Furthermore, the regulator plans to introduce mandatory external valuations. This will be applicable when large shareholders engage in private sales of shares to specific parties, ensuring that such transactions are based on objective valuations and not subject to arbitrary pricing.

Market Context and Rationale

These regulatory revisions come at a time when India is experiencing a surge in M&A activity. A recent decision by the Reserve Bank of India permitting domestic banks to finance such deals, alongside rising foreign investment, has created a fertile ground for corporate consolidations and acquisitions in 2025.

Example from Past Transactions

The need for stricter regulations was highlighted by transactions such as the Adani Group's acquisition of a significant stake in New Delhi TV Ltd (NDTV) in December 2022. The group acquired founders Radhika and Prannoy Roy's stake at a premium, 18 days after making an open offer to minority shareholders. While Adani Group later adjusted its offer price for public investors, the incident exposed regulatory gaps that allowed for such preferential deal structuring between large shareholders.
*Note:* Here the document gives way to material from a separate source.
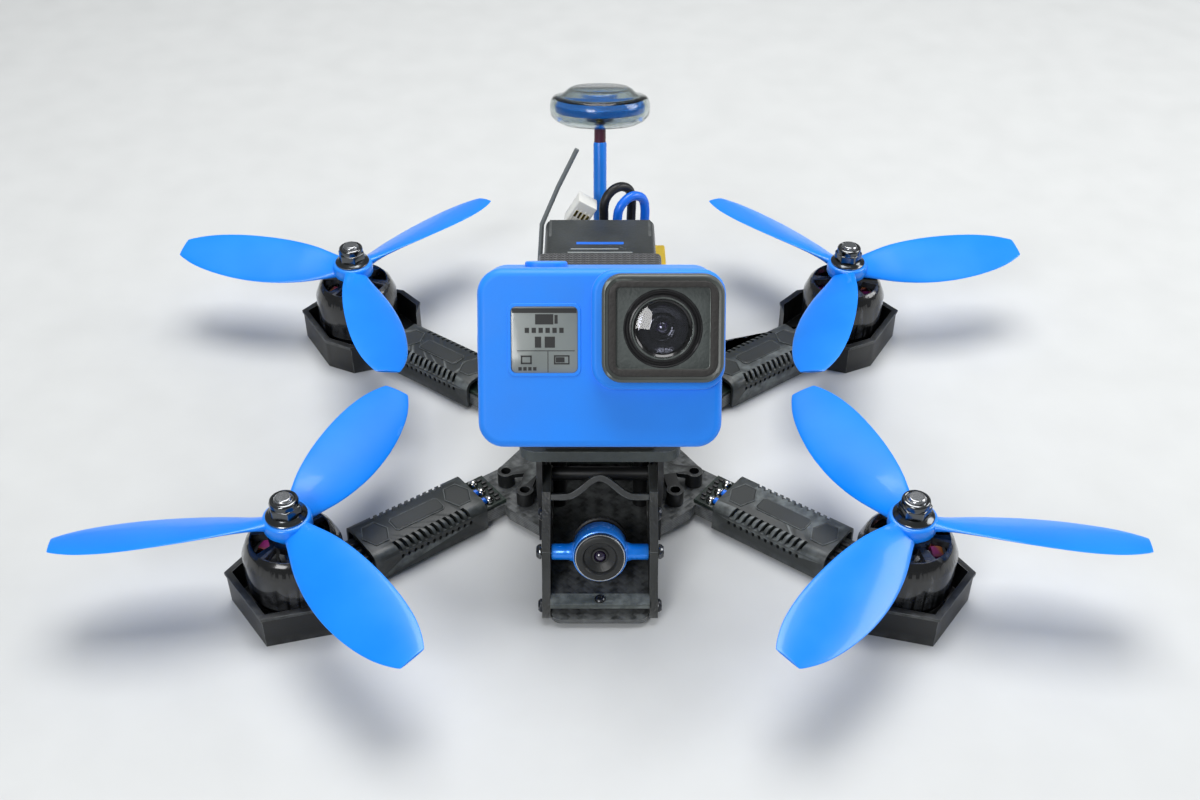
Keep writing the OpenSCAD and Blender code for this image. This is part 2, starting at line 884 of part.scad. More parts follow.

Creeping Acquisition Norms Under Review

Sebi is also re-evaluating its norms related to "creeping acquisitions." Currently, existing investors can increase their stake in listed companies by up to 5% annually without triggering a mandatory open offer. The regulator is considering stricter thresholds, drawing parallels with global markets like Singapore, which caps creeping acquisitions at 1% every six months, and Hong Kong, at 2% annually. Globally, an open offer is typically triggered by acquiring over 25% stake (as in India) or 30% stake (as in the UK).

Impact

These proposed changes are expected to significantly enhance investor protection by ensuring greater transparency and fairness in M&A deals. The accelerated timelines could lead to quicker deal closures, providing more certainty to market participants. However, some market participants might find the restrictions on negotiating with major shareholders and the shorter open offer period challenging. The review of creeping acquisition norms aims to prevent gradual takeovers without adequate public disclosure and offer.

Impact Rating: 8/10

Difficult Terms Explained

  • Merger and Acquisition (M&A): The process where companies combine (merger) or one company takes over another (acquisition).
  • Takeover Code: Regulations set by Sebi governing the process of acquiring control of a listed company.
  • Open Offer: An offer made by an acquirer to buy shares from existing public shareholders of a target company, typically triggered by acquiring a certain percentage of voting rights.
  • Minority Shareholders: Shareholders who own a small percentage of a company's shares and thus have limited voting power or influence.
  • Creeping Acquisition: A strategy where an investor gradually increases their stake in a company over time without triggering a mandatory open offer, usually by acquiring shares in small tranches within regulatory limits.
  • External Valuations: An assessment of a company's worth conducted by an independent third party.